Quand et comment, le centre bourgeois fait appel à l’extrême droite ? (5/6) De dissolution en coalition

par | 15 juin 2025 | Histoire

C’est un gouvernement de coalition entre le centre, la droite et l’extrême droite qui a propulsé Hitler au pouvoir en 1933 en Allemagne. Le « centre bourgeois », très affaibli électoralement pensait que sa survie politique était liée à une coalition dont il tiendrait les rênes. Comprendre cet échec passé, c’est se donner les moyens de peser sur le présent.

(5/6) De dissolution en coalition

La chute du chancelier Brüning et la nomination de Papen le 1er juin 1932 fut l’occasion de former un gouvernement digne d’un musée des horreurs.

Cet assemblage inédit depuis 1918 concentrait tout ce qui existait comme élites patrimoniales.

Dans la France actuelle, on parlerait de gouvernement hors-sol, de gouvernement de millionnaires, de ministres déconnectés et dépourvus de toute légitimité.

Dans une sorte de survivance de la royauté et du Saint Empire germanique, le gouvernement compte six nobles sur huit, quatre représentants de la noblesse titrée, trois barons et un comte.

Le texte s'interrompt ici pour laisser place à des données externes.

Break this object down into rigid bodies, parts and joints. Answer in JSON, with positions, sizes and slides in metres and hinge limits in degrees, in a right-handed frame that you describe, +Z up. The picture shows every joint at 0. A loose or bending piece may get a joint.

Les roturiers sont des grands bourgeois liés à l’industrie et aux agrariens.

Le nouveau chancelier publie une proclamation qui fait office de déclaration de politique générale en l’absence de discours devant le parlement qui est dissous le jour même par ordonnance présidentielle.

La décision de dissoudre le Reichstag, élément majeur de l’accord passé avec les nazis, est prise au pire moment, car le NSDAP est en dynamique électorale, comme en témoignent les scrutins qui se tiennent dans les Länder depuis un an.

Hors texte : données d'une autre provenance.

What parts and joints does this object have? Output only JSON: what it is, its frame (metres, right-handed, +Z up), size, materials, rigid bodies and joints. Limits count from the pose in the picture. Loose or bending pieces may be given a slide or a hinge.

La dissolution du Reichstag prononcée le 4 juin 1932 n’a aucun sens. Pour rappel la précédente dissolution a abouti à une progression nazie et a installé ce parti dans le pays.

Seuls les nazis réclamaient un retour aux urnes à cor et à cri, seuls les idiots utiles de la droite et du centre l’ont accordé.

C’est dans ce contexte de dégradation démocratique accélérée que va se réaliser « Le coup de Prusse »

La Prusse est le plus grand Länder du Reich. Aux yeux de la droite extrême et de l’extrême droite, c’est un « État rouge » parce qu’il est dirigé depuis 14 ans par les sociaux-démocrates du SPD.

Le 11 juin 1932, Papen évoque la nomination d’un commissaire du Reich en Prusse. En coulisses, il fait pression sur les centristes pour aboutir à une coalition avec les nazis.

Le prétexte à l’intervention du Reich dans le Land est tout trouvé : l’autorisation redonnée aux SA et aux SS de se réunir, manifester et s’exprimer. Le mois de juillet 1932 marque un point d’orgue de la violence politique en Allemagne, avec près de 100 morts et plus de 1 000 blessés graves.

Le 17 juillet 1932 dans la banlieue de Hambourg se déroule le « dimanche sanglant d’Altona ». Plusieurs milliers de SA défilent dans ce quartier ouvrier très majoritairement socialiste et communiste. À la suite d’altercations verbales et physiques, on décompte 16 morts parmi les habitants du quartier d’Altona.

Le 20 juillet 1932, les ministres prussiens sont convoqués à la chancellerie pour s’entendre signifier leur suspension par ordonnance.

Une seconde ordonnance est édictée dans la matinée, elle vise la population du Grand-Berlin et la province du Brandebourg qui l’environne. Les droits et libertés des citoyens y sont suspendus « jusqu’à nouvel ordre ».

Avec le « coup de Prusse », la gauche est brisée et le gouvernement Papen montre sa servilité à l’égard du parti nazi. L’ennemi n’est plus à droite, il est à gauche.

Pourtant les nazis ne font pas mystère de vouloir subvertir l’ordre constitutionnel par la violence.

Les réactions au « coup de Prusse » sont nulles. Les organisations SPD, KPD, syndicats, ne bougent pas, à l’inverse de ce qu’elles avaient fait en mars 1920, lors de la tentative de putsch militaire dont une grève générale immédiate avait eu raison.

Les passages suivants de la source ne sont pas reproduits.